Tasks: 1. Compute PV using your function 2. Provide the numeric result (rounded to nearest dollar) 3. In 2–3 sentences: explain how mortality changes PV relative to a certain annuity


Continuation Task — Homework 2 Problem 7 (MYGA Illustration Engine)

You must continue improving your Homework 2 Problem 7 MYGA illustration engine.

What to do

You will receive instructor feedback during/after Class 3.
Your job is to incorporate that feedback and resubmit an improved version.

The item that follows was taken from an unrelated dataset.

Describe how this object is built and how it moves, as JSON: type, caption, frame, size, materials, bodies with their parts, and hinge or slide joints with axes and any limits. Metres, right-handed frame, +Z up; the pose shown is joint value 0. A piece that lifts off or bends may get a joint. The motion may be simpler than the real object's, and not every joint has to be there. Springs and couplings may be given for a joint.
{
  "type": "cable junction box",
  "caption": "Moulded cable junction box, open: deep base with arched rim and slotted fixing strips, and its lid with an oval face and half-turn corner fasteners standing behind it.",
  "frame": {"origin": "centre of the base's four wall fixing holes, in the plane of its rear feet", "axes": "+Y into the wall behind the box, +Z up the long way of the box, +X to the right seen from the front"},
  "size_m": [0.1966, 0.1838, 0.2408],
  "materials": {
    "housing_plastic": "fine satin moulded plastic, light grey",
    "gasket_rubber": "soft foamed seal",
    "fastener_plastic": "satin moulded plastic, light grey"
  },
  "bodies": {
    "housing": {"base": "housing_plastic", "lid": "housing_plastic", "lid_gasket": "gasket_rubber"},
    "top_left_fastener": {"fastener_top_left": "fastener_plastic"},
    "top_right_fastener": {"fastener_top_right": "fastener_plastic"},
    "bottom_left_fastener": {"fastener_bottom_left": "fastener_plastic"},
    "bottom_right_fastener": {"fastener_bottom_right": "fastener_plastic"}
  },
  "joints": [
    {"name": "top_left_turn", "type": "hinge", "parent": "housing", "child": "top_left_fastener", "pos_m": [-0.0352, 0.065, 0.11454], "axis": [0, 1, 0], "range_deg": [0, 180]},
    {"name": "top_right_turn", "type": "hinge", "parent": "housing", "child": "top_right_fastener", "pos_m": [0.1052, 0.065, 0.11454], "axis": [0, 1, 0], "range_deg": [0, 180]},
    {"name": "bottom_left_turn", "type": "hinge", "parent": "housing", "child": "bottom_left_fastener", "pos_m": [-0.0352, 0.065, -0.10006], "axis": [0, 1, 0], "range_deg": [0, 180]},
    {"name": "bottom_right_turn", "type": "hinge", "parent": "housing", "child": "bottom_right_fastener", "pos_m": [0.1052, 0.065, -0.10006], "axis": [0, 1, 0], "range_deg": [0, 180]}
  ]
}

Minimum expectations for the updated submission: - cleaner structure (functions/classes organized clearly) - consistent column outputs - correct policy-year withdrawal logic (withdrawal at policy-year start only) - readable code + comments sufficient for a beginner to follow


Deliverables

Submit:

  1. Updated HW2 Problem 7 MYGA illustration engine (post-feedback version)
  2. Python Exercise A:
  3. bond pricing function
  4. yield shock table results
  5. Python Exercise B:
  6. MVA factor function
  7. required scenario result + interpretation
  8. Python Exercise C:
  9. PV annuitization function
  10. PV result + interpretation
  11. Short write-up (10–15 sentences):
  12. bond pricing intuition
  13. why MVA exists
  14. how PV under mortality differs from fixed-term annuity PV

What this homework accomplishes

This homework completes the conceptual bridge from: bond pricing → ALM spread → MVA → annuitization PV.

It prepares you for Class 4, where we shift fully into CARVM and statutory reserving.